When Oliver Wendell Holmes, the 19th century American poet wrote “Many people die with their music still in them”, it was a call to action.
The CD title “Up the Swan!” was chosen as several of the songs on the CD had a Swan River theme and it promoted a natural feature that most of the locals take for granted and/or generally ignore. The Swan River is as impressive if not more so, than many other localities promoted in better known songs. Several
of the non Swan River songs also have water settings, one, a
lake and others, four different oceans.
The name of Mike’s 2nd CD, “Scattered Stones”, was inspired by the range of emotions that the music attempts to capture. On the one hand these are the emotions associated with the light hearted and flippant ways that pelicans could have reacted to our antics during the daylight saving trials in Western Australia between 2006 and 2008, the day-to-day activities of bike riding and the musings of a busker at the local markets. On the other hand are the emotions surrounding the frightening cyclonic flooding of a town, the mind-numbing death of a five day old baby and the senseless suicide of a 37 year old man.

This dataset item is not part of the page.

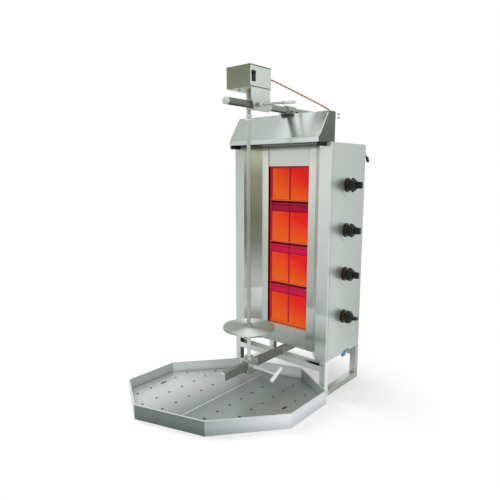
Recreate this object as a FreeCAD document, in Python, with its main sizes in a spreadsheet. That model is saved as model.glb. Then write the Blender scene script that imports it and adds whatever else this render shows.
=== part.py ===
import FreeCAD, Part
import math
import os
import re
import Sketcher

# Gas doner kebab grill. Millimetres, +Z up, +Y from the burners' front to the back, +X to the knobs.
# Heights are above the floor; sides and depths are from the cabinet's middle and its front flanges.
doc = FreeCAD.newDocument("DonerGrill")
sheet = doc.addObject("Spreadsheet::Sheet", "Sizes")

sizes = {
    # The model's origin is on the floor, in the middle of the whole grill's outline.
    "middle_side": -47.97,  # origin from the cabinet's middle, to the right
    "middle_depth": -142.6215,  # origin from the front flanges, to the back
    # Cabinet
    "skin": 1.2,  # sheet steel
    "cabinet_width": 470,  # over the side panels
    "cabinet_depth": 270,  # front flanges to back
    "cabinet_low": 148,  # underside of the cabinet
    "cabinet_high": 993,  # top of the cabinet
    "flange_width": 49,  # front flange beside the reflector
    "reflector_depth": 60,  # how far the reflectors slope in
    "strip_edge": 135,  # middle to the reflector's inner edge
    "window_half": 102,  # middle to the side of the burner window
    "window_low": 231,  # lower edge of the burner window
    "window_high": 909,  # upper edge of the burner window
    "recess": 15,  # from the strips back to the burners
    "panel_return": 20,  # folded edge of the side panels
    "bend_radius": 2,  # outside of a bend
    "burner_rail": 16,  # folded rail that the burners are screwed to
    "fascia_gap": 2,  # gap beside the fascia plates
    "vent_length": 120,  # vent slot
    "vent_width": 8,  # vent slot
    "vent_pitch": 24,  # from slot to slot
    # Frame of square tube
    "tube": 25,  # square tube
    "tube_wall": 1.5,  # square tube wall
    "crossbar_low": 104,  # underside of the crossbars
    "crossbar_lip": 23.5,  # height of a crossbar's outer wall
    "crossbar_rise": 32.5,  # height of a crossbar's inner wall
    # Burners
    "burner_pitch": 176,  # from burner to burner
    "first_burner": 308,  # height of the lowest burner's centre
    "burner_seam": 1.5,  # gap between burner housings
    "burner_depth": 44,  # burner housing
    "housing_wall": 2,  # burner housing
    "plaque_width": 92,  # ceramic plaque
    "plaque_height": 132,  # ceramic plaque
    "plaque_thick": 13,  # ceramic plaque
    "plaque_lip": 2,  # how far the frame covers a plaque's edge
    "plaque_parting": 6,  # bar between two plaques
    "venturi_radius": 17,  # mixing tube
    "mouth_length": 10,  # flared mouth of a mixing tube
    "nozzle_gap": 4,  # from the mouth to the nozzle's shoulder
    "nozzle_length": 8.5,  # nozzle up to the supply tube
    # Hood
    "hood_inset": 18,  # hood's ends inside the cabinet's sides
    "hood_reach": 54,  # hood's lip in front of the flanges
    "lip_height": 18,  # upright lip
    "crest": 9,  # top edge behind the flanges
    "hood_back": 55,  # hood's back wall behind the flanges
    "hood_high": 1106,  # top of the hood
    "hood_edge": 12,  # folded edges at the hood's foot
    "end_block_width": 8,  # block under the hood's end
    "end_block_height": 14,  # block under the hood's end
    # Arms
    "arm_side": 30,  # upper arm beside the spit
    "arm_high": 1120,  # upper arm's centre
    "arm_radius": 12.5,  # upper arm
    "arm_wall": 2,  # both arms' wall
    "arm_reach": 330,  # both arms in front of the flanges
    "arm_inset": 8,  # both arms' rear ends before the cabinet's back
    "plug_length": 16,  # rounded plug in the upper arm
    "lower_arm_width": 20,  # lower arm
    "lower_arm_height": 30,  # lower arm
    "lower_arm_low": 120,  # underside of the lower arm
    "post_setback": 20,  # rear post's centre before the arm's end
    "saddle_wall": 4.5,  # saddle round the upper arm
    "saddle_length": 56,  # saddle along the arm
    "saddle_front": 5,  # saddle's front end before the flanges
    "saddle_foot": 13,  # saddle's feet
    # Spit and its carriages
    "spit_reach": 184.5,  # spit in front of the flanges
    "spit_radius": 7,  # spit rod
    "spit_foot": 163,  # lower end of the spit rod
    "drive_radius": 9,  # drive shaft
    "shaft_entry": 14,  # drive shaft inside the motor box
    "drive_low": 1108,  # lower end of the drive shaft's thick part
    "shaft_neck": 7.9,  # drive shaft's neck
    "coupling_high": 1092,  # top of the coupling sleeve
    "coupling_length": 25,  # coupling sleeve
    "coupling_radius": 10.5,  # coupling sleeve
    "coupling_waist": 9.2,  # coupling sleeve between its two rings
    "disc_high": 292,  # meat disc's centre
    "disc_radius": 100,  # meat disc
    "disc_thick": 4,  # meat disc
    "disc_rim": 6,  # turned-down rim of the meat disc
    "hub_radius": 14,  # meat disc's hub
    "hub_height": 26,  # meat disc's hub
    "pin_radius": 2.5,  # pins on the hub
    "pin_reach": 26,  # pins' ends from the spit's axis
    "sleeve_radius": 18,  # sleeve on the upper arm
    "sleeve_ahead": 21.5,  # sleeve's front end before the spit's axis
    "sleeve_length": 94,  # sleeve on the upper arm
    "bush_length": 6,  # bush at the sleeve's end
    "carriage_ahead": 23.5,  # lower carriage's front end before the spit's axis
    "carriage_length": 58,  # lower carriage
    "carriage_wall": 7,  # lower carriage round the arm
    "carriage_base": 15,  # lower carriage under the arm
    "cup_radius": 17,  # cup that holds the spit's foot
    "cup_high": 172,  # top of the cup
    "bush_wall": 4,  # bush in the cup
    # Motor box
    "box_half_width": 55,  # motor box from its middle
    "box_ahead": 56.5,  # motor box before the spit's axis
    "box_length": 114,  # motor box
    "box_low": 1176,  # motor box
    "box_height": 74,  # motor box
    "cover_inset": 1.6,  # seam above and below the side covers
    "bracket_thick": 3,  # bracket under the motor box
    "bracket_gap": 2,  # pad between the sleeve and the bracket
    "bracket_inset": 9,  # bracket's front edge behind the box's
    "bracket_low": 1098,  # bracket's lower edge
    "bracket_setback": 24,  # bracket's lower front corner
    "motor_radius": 32,  # gear motor
    "switch_width": 18,  # rocker switch's frame
    "switch_height": 36,  # rocker switch's frame
    "switch_inset": 10,  # switch behind the box's front
    "switch_low": 1194,  # switch's lower edge
    "switch_proud": 2,  # switch frame's rim
    "switch_depth": 13,  # switch inside the box
    "rocker_tilt": 7,  # rocker's angle each way
    # Clamps
    "lever_high": 1119,  # clamp screw's centre
    "lever_ahead": 10.5,  # clamp screw before the spit's axis
    "lever_slope": 8.6,  # lever's angle above level
    "lever_length": 210,  # lever from its screw
    "lever_radius": 3.5,  # lever
    "grip_radius": 6.5,  # lever's grip and handle bar
    "grip_length": 78,  # lever's grip
    "screw_radius": 4,  # both clamp screws
    "handle_side": 123,  # handle bar's middle from the spit
    "handle_behind": 17.5,  # lower clamp screw behind the spit's axis
    "handle_slope": 29,  # handle bar's angle above level
    "handle_high": 124,  # lower clamp screw's centre
    "handle_length": 68,  # handle bar
    # Knobs and gas parts
    "knob_depth": 130,  # knobs behind the flanges
    "bezel_radius": 28,  # bezel disc
    "bezel_thick": 4,  # bezel disc
    "neck_radius": 9,  # valve's neck through the panel
    "ring_radius": 15,  # brass collar
    "ring_length": 4.5,  # brass collar in front of the bezel
    "knob_radius": 28,  # knob's skirt
    "knob_neck": 18,  # knob behind its skirt
    "knob_shoulder": 15,  # knob where its cone meets the grip bar
    "neck_length": 8,  # knob's neck
    "skirt_thick": 3,  # knob's skirt at its edge
    "cone_length": 18,  # knob's cone
    "knob_travel": 4,  # push
    "knob_grip": 22.5,  # grip bar beyond the cone
    "knob_flutes": 8,  # hollows round the knob's skirt
    "flute_radius": 9,  # hollow
    "flute_depth": 4,  # hollow
    "grip_width": 12,  # grip bar
    "grip_height": 27,  # grip bar
    "stem_radius": 4,  # knob's stem
    "stem_hold": 18,  # stem inside the knob
    "stem_floor": 4,  # valve's end wall behind the stem
    "valve_radius": 13,  # valve body
    "valve_length": 44,  # valve body
    "manifold_radius": 10,  # manifold
    "supply_radius": 4,  # supply tubes
    "manifold_low": 165,  # lower end of the manifold
    "tap_depth": 182,  # gas tap and manifold behind the flanges
    "tap_inset": 35,  # gas tap and manifold inside the right panel's face
    "tap_high": 138,  # gas tap's centre
    "tap_radius": 8,  # gas tap
    "tap_lever_length": 22,  # gas tap's lever below its centre
    "tap_lever_width": 30,  # gas tap's lever
    "inlet_radius": 10.5,  # gas inlet
    "inlet_high": 188,  # gas inlet
    "inlet_length": 16,  # gas inlet behind its nut
    "nut_radius": 15,  # nut round the gas inlet
    "nut_length": 6,  # nut round the gas inlet
    "notch_middle": 165,  # notch in the right side panel, behind the flanges
    "notch_length": 56,  # notch in the right side panel
    "notch_height": 9,  # notch in the right side panel
    # Drip tray
    "tray_inset": 298.94,  # tray's middle from the cabinet's right side
    "tray_reach": 255.0,  # tray's middle before the flanges
    "tray_skew": 0.312,  # how far the tray is skewed
    "tray_half_width": 330,  # tray
    "tray_half_depth": 287,  # tray
    "tray_front_half": 138,  # tray's front and back sides
    "tray_side_half": 115,  # tray's left and right sides
    "tray_height": 56.3,  # tray's rim
    "tray_skin": 1.5,  # tray's sheet
    "tray_hem": 4,  # folded rim
    "hem_height": 8,  # folded rim
    "plate_high": 12,  # top of the drip plates
    "plate_parting": -10,  # where the drip plates meet, from the tray's middle
    "drip_hole": 5,  # hole's radius in a drip plate
    "hole_middle": -18,  # middle between the rows of holes, from the tray's middle
    "hole_row": 85.5,  # from row to row
    "hole_pitch": 66,  # from hole to hole
    "finger_slot": 28,  # finger slot
    "hole_margin": 26,  # least distance from a hole to the plate's end
    # Cable and glands
    "cable_radius": 3,  # motor cable
    "gland_radius": 8,  # cable gland
    "gland_height": 18,  # cable gland
    "gland_inset": 23,  # cable gland inside the hood's right end
    "gland_depth": 79,  # cable gland behind the flanges
    "cable_side": 46,  # cable's exit from the motor box
    "cable_high": 1213.5,  # cable's exit from the motor box
    "relief_inset": 10,  # rear strain relief inside the right panel's face
    "relief_high": 955,  # rear strain relief
    "relief_length": 20,  # rear strain relief's sleeve
    # Clearances
    "running_gap": 0.3,  # between parts that turn or slide
    "fitting_gap": 0.5,  # between parts that lift out
}
for row, (alias, number) in enumerate(sizes.items(), 1):
    sheet.set("A%d" % row, alias.replace("_", " "))
    sheet.set("B%d" % row, str(number))
    sheet.setAlias("B%d" % row, alias)
doc.recompute()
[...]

The title for the 2nd CD comes from a poem written almost 3,000 years ago, some say by King Solomon, entitled A Time for Everything, in which the poet wrote “…… there is a time to weep and a time to laugh, a time to mourn and a time to dance, a time to scatter stones and a time to gather them, …….”. Scattered Stones seemed to capture the essence of the above emotions.
The song collection adds to the songs on Western Australia as it includes two new “Freo” songs, Busking at the Markets and Red Dingo, a Swan River tune, Swan Sunset and a Kalbarri song, Emma.
It’s been difficult to describe Mike’s music as it doesn’t seem to fit a recognised genre. It's been described as the sort of music you might have heard in days gone by somewhere along the banks of the Swan River.